**Exercise materials:**
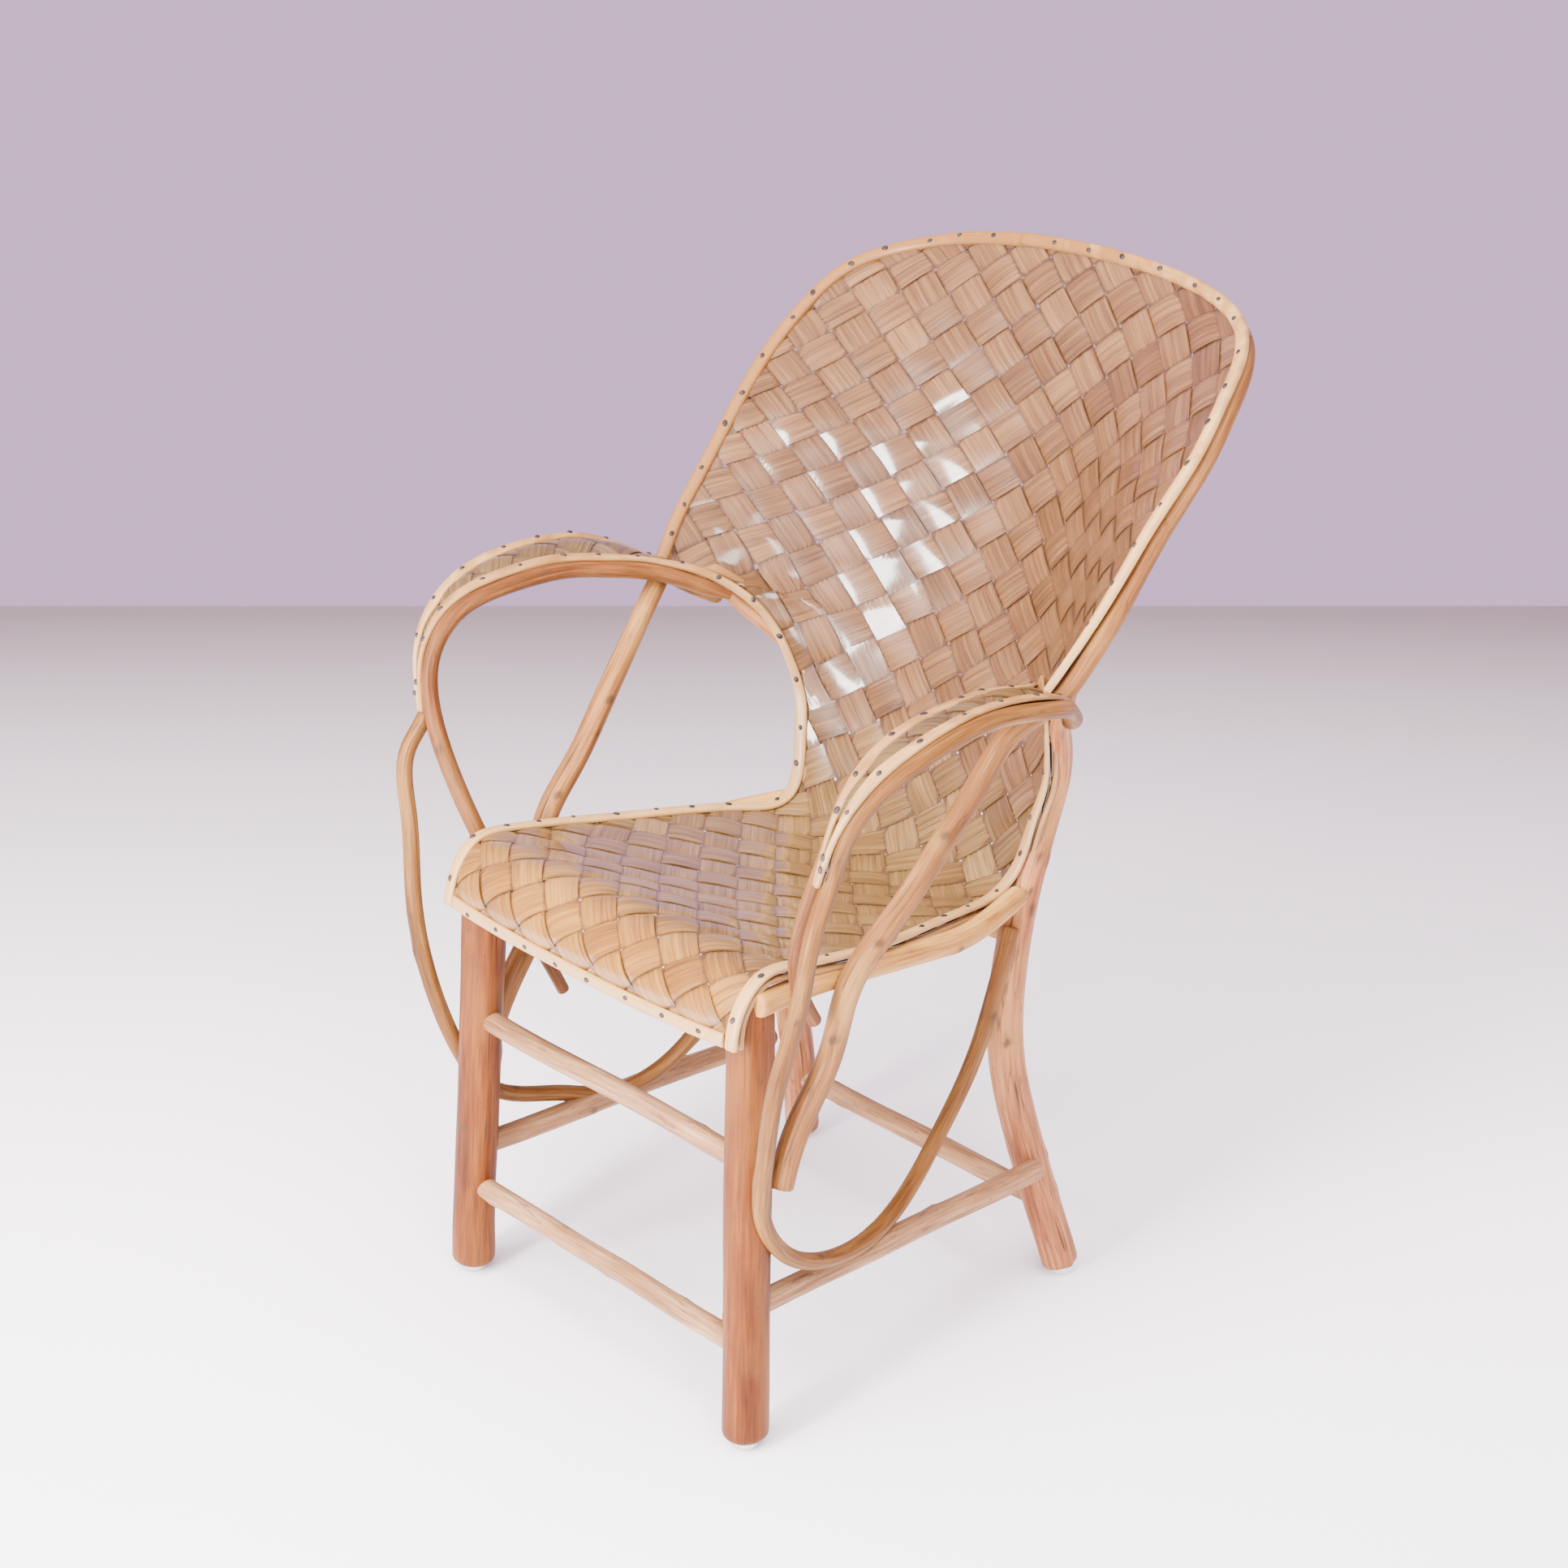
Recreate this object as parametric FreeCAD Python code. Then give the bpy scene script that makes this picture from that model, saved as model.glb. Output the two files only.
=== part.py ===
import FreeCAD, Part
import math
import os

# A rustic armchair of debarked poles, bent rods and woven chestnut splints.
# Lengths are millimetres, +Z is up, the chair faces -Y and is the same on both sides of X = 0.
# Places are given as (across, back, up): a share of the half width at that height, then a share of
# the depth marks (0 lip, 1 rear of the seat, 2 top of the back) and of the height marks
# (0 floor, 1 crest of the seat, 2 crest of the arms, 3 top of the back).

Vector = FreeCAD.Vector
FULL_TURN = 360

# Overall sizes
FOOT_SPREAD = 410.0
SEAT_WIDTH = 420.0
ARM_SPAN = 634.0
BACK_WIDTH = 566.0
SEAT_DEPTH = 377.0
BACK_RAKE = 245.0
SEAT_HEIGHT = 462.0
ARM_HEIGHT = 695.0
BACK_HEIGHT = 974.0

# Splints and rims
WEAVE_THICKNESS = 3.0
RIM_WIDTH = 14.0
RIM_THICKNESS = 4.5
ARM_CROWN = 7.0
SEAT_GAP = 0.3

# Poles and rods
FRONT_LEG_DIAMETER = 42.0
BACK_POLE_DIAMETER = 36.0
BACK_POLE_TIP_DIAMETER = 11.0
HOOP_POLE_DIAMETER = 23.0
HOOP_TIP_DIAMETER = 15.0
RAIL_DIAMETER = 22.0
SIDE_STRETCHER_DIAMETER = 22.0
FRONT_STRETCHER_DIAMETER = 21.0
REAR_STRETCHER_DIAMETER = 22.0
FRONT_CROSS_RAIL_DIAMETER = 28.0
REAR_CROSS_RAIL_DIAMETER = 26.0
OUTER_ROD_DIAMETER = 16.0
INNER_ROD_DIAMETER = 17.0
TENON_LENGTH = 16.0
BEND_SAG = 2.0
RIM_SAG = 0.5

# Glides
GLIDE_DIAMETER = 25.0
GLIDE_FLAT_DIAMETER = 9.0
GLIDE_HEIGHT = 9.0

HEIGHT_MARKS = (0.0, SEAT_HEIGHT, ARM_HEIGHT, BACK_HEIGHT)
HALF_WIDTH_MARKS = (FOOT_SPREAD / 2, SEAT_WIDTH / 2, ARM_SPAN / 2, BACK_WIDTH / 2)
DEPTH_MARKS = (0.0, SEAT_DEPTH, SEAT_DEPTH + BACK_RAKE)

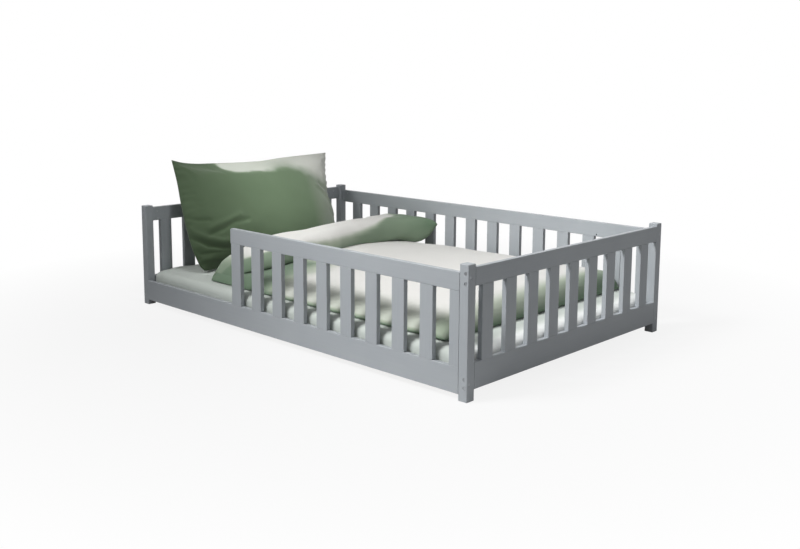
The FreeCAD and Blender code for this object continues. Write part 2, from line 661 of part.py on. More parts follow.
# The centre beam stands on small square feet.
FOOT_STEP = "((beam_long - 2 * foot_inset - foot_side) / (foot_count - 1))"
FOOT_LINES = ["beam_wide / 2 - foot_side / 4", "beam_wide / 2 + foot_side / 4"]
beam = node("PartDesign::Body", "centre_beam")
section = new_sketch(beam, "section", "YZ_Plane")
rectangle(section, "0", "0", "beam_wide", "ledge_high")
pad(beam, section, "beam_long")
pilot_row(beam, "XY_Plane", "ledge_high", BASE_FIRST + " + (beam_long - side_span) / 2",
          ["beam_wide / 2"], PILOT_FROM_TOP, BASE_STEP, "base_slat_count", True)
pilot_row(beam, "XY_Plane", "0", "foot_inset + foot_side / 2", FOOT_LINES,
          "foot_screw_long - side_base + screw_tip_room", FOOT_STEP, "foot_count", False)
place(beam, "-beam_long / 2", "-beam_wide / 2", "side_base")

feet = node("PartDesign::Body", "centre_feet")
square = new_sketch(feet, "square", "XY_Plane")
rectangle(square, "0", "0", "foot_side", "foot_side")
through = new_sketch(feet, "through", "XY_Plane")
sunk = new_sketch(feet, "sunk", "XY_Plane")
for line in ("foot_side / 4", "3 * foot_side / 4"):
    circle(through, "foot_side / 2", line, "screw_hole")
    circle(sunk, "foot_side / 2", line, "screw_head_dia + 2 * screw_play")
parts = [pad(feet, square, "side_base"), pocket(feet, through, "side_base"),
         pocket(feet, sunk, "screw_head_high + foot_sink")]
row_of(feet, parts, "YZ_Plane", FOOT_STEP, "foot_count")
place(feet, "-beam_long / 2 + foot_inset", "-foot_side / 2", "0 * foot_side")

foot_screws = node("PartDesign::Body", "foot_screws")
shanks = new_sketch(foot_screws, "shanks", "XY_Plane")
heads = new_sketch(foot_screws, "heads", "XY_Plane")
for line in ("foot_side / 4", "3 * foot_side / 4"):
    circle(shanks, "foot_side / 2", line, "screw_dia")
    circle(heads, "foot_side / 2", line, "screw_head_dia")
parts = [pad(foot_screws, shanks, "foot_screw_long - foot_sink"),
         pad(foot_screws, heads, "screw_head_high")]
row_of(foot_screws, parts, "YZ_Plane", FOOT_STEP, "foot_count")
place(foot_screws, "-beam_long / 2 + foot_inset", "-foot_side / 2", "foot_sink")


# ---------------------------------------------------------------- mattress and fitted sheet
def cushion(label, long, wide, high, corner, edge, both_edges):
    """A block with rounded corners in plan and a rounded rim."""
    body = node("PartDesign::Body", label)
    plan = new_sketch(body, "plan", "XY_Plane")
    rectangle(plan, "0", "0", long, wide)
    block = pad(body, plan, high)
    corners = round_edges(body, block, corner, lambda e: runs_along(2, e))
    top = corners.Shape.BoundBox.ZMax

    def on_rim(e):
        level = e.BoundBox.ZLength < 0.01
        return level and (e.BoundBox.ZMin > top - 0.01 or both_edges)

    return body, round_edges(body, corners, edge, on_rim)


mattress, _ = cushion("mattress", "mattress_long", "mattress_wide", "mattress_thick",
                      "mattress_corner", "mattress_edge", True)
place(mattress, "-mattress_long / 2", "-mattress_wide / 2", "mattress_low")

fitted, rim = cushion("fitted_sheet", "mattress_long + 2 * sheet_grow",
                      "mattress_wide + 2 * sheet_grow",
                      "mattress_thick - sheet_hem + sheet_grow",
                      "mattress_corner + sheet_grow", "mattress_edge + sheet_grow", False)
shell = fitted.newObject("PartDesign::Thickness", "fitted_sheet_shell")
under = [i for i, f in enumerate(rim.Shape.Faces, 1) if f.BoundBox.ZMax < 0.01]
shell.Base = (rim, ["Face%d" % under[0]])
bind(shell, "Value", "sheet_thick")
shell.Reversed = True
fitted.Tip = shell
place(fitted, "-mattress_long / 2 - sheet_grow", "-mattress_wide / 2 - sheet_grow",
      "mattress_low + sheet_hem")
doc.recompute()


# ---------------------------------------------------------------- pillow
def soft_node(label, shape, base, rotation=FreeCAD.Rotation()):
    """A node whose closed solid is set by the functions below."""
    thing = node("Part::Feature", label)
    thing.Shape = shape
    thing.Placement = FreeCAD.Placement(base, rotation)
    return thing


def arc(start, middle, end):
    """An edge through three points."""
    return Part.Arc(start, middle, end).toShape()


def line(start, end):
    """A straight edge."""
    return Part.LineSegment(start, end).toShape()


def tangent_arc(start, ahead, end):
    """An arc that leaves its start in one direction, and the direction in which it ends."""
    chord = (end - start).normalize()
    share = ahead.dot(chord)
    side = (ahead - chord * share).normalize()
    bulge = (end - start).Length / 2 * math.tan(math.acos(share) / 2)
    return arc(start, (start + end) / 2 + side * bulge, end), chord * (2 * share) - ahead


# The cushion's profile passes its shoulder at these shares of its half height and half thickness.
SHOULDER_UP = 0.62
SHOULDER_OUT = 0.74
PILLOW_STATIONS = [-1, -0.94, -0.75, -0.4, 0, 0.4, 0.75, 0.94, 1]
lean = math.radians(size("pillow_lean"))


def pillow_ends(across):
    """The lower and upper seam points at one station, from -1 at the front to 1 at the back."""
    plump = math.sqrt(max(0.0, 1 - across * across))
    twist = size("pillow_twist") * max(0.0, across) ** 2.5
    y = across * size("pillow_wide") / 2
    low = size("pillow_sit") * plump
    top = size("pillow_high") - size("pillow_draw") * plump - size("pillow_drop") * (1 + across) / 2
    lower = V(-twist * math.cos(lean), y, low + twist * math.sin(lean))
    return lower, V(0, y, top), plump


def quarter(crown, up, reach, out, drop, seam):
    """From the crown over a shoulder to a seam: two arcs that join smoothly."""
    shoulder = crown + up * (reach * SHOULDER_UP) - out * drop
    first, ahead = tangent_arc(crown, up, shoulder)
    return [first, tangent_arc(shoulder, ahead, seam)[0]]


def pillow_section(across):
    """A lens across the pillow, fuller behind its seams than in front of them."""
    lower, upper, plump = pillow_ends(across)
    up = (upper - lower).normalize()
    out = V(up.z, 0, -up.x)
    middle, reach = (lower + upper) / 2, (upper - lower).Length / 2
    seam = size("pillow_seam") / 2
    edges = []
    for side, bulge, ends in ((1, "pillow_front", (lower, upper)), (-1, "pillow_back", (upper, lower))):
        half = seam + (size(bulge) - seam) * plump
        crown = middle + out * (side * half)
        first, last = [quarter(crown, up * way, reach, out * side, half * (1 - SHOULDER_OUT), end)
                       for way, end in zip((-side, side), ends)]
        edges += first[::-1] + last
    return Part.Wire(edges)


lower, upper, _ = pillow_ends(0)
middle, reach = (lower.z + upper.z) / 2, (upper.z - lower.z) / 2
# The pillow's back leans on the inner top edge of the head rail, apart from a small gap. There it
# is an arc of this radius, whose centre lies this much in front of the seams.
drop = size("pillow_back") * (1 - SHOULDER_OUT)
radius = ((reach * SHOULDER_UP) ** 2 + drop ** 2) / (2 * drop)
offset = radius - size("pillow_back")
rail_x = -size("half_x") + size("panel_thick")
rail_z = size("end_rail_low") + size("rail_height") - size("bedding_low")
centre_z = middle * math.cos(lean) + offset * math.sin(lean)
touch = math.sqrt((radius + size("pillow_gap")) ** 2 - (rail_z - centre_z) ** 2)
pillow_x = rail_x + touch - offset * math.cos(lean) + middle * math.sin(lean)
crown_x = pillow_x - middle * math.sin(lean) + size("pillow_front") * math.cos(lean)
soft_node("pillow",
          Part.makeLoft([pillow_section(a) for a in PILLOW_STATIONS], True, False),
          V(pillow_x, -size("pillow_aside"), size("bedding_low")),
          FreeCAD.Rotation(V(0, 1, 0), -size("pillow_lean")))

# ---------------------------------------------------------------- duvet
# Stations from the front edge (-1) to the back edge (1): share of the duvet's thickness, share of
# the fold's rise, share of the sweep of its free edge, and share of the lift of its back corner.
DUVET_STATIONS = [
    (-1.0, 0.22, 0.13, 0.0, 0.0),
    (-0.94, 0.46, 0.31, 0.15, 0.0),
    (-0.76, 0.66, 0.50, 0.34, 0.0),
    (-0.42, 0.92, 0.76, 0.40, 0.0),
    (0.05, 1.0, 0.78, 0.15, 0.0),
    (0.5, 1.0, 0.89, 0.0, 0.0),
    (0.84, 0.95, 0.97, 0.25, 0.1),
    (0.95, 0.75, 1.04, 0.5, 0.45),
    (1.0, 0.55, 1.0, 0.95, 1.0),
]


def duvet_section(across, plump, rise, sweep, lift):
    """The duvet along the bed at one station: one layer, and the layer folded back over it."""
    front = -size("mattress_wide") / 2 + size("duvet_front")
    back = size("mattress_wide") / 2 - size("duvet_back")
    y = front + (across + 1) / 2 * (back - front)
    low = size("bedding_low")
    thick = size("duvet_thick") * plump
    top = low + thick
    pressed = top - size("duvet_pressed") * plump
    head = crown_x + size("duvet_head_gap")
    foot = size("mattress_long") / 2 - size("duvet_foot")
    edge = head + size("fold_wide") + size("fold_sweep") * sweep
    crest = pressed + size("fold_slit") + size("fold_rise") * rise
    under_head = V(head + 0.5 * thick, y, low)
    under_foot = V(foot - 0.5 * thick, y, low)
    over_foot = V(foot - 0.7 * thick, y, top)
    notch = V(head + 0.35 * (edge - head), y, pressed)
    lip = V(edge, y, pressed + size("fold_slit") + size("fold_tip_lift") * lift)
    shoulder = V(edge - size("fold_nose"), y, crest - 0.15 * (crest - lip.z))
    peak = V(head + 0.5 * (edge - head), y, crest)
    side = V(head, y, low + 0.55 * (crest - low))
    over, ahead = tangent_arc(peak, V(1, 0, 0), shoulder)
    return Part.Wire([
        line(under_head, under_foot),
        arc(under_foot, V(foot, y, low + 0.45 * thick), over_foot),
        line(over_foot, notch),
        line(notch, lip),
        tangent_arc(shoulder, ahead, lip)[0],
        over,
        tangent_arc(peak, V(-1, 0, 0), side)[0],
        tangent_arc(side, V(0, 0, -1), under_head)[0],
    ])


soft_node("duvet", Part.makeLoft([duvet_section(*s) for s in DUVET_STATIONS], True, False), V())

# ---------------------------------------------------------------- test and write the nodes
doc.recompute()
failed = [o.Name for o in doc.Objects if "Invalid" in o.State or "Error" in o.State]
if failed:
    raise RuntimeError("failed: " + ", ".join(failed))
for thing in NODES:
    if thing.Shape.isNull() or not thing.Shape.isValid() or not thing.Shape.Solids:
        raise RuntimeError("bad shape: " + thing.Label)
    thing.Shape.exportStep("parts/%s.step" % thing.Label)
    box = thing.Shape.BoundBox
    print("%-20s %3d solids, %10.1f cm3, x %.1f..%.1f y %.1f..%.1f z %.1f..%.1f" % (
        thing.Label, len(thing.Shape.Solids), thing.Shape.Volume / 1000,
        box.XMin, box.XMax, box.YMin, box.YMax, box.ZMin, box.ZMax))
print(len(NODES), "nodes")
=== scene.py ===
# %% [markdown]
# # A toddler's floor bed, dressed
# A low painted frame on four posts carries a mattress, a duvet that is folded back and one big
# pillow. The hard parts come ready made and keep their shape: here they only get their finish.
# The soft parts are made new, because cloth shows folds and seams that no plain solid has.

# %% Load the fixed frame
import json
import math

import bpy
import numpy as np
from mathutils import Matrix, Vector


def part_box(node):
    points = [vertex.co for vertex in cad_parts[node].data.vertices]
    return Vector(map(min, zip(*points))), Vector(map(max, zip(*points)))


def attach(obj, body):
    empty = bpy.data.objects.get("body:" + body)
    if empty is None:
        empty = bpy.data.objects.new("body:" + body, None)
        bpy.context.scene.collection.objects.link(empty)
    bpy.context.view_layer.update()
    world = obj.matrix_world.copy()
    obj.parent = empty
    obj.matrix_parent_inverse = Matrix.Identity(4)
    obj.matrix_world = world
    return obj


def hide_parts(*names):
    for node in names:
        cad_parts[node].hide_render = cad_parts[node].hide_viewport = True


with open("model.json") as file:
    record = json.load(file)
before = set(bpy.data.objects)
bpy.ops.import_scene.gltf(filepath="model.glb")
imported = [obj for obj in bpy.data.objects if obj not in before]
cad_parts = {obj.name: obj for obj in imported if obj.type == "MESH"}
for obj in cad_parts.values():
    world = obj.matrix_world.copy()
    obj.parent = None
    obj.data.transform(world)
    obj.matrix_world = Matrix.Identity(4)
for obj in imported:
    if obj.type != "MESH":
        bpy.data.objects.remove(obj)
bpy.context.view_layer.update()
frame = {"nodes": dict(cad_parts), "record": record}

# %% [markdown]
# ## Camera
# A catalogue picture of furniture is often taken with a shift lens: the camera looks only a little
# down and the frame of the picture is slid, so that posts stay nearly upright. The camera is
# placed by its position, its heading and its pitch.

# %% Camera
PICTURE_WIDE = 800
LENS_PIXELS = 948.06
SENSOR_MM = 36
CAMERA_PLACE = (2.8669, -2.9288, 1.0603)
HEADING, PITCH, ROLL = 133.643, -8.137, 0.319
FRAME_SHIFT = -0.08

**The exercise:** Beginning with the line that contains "box = thing.Shape.BoundBox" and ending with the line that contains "# The soft parts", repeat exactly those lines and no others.

**Completed task:**
    box = thing.Shape.BoundBox
    print("%-20s %3d solids, %10.1f cm3, x %.1f..%.1f y %.1f..%.1f z %.1f..%.1f" % (
        thing.Label, len(thing.Shape.Solids), thing.Shape.Volume / 1000,
        box.XMin, box.XMax, box.YMin, box.YMax, box.ZMin, box.ZMax))
print(len(NODES), "nodes")
=== scene.py ===
# %% [markdown]
# # A toddler's floor bed, dressed
# A low painted frame on four posts carries a mattress, a duvet that is folded back and one big
# pillow. The hard parts come ready made and keep their shape: here they only get their finish.
# The soft parts are made new, because cloth shows folds and seams that no plain solid has.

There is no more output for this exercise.